Pattern matching should make the language less verbose, not more. (Similar for many of the other things you mentioned.)

> When you know what you are doing with C pointers, the compiler just doesn't get in the way.

Alas, it doesn't get in the way of you shooting your own foot off, too.

Rust allows unsafe and other shenanigans, if you want that.

pizza234|6 months ago

Yes, based on a few attempts chronicled in articles from different sources, Rust is a weak choice for game development, because it's too time-consuming to refactor.

ramon156|6 months ago

We've only had 6-7 years of hame dev in rust. Bevy is coming along nicely and will hopefully remove these pain points

mgaunard|6 months ago

Rust forces you to code in the Rust way, while C or C++ let you do whatever you want.

nicoburns|6 months ago

> C or C++ let you do whatever you want.

C and C++ force you to code in the C and C++ ways. It may that that's what you want, but they certainly dont let me code how I want to code!

mckravchyk|6 months ago

If you wanted to develop a cross-platform native desktop / mobile app in one framework without bundling / using a web browser, only QT comes to mind, which is C++. I think there are some bindings though.

jandrewrogers|6 months ago

An application domain where C++ is notably better is when the ownership and lifetimes of objects are not knowable at compile-time, only being resolvable at runtime. High-performance database kernels are a canonical example of code where this tends to be common.

Beyond that, recent C++ versions have much more expressive metaprogramming capability. The ability to do extensive codegen and code verification within C++ at compile-time reduces lines of code and increases safety in a significant way.

imadr|6 months ago

I haven't used Rust extensively so I can't make any criticism besides that I find compilation times to be slower than C

ost-ing|6 months ago

I find with C/++ I have to compile to find warnings and errors, while with Rust I get more information automatically due to the modern type and linking systems. As a result I compile Rust significantly less times which is a massive speed increase.

Rusts tooling is hands down better than C/++ which aids to a more streamlined and efficient development experience

kazinator|6 months ago

The popular C compilers are seriously slow, too. Orders of magnitude compared to C compilers of yesteryear.

ykonstant|6 months ago

I also hear that Async Rust is very bad. I have no idea; if anyone knows, how does async in Rust compare to async in C++?

teunispeters|6 months ago

embedded hardware, any processor Rust doesn't support (there are many), and any place where code size is critical. Rust has a BIG base size for an application, uselessly so at this time. I'd also love to see if it offered anything that could be any use in those spaces - especially where no memory allocation takes place at all. C (and to a lesser extent C++) are both very good in those spaces.

steveklabnik|6 months ago

You can absolutely make small rust programs, you just have to actually configure things the right way. Additionally, the Rust language doesn’t have allocation at all, it’s purely a library concern. If you don’t want heap allocations, then don’t include them. It works well.

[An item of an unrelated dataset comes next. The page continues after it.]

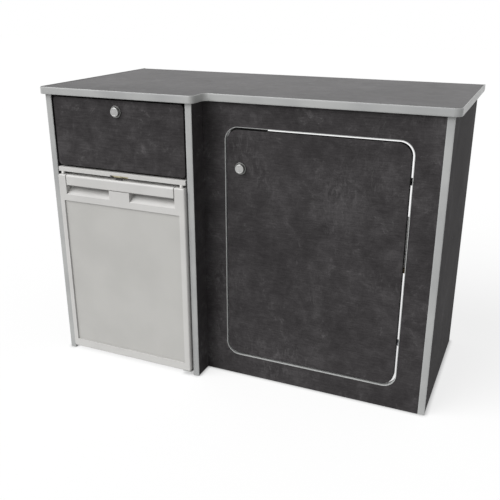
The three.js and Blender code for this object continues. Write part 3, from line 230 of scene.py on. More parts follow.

The smallest binary rustc has produced is like ~145 bytes.

m-schuetz|6 months ago

Prototyping in any domain. It's nice to do some quick&dirty way to rapidly evaluate ideas and solutions.

eru|6 months ago

I don't think C nor C++ were ever great languages for prototyping? (And definitely not better than Rust.)

eru|6 months ago

> Generally, are there specific domains or applications where C/C++ remain preferable?

Well, anything were your people have more experience in the other language or the libraries are a lot better.

mrheosuper|6 months ago

Rust can do inline ASM, so finding a task Rust "fundamentally cannot handle" is almost impossible.

eru|6 months ago

That's almost as vacuous as saying that Rust can implement universal Turing machines are that Rust can do FFI?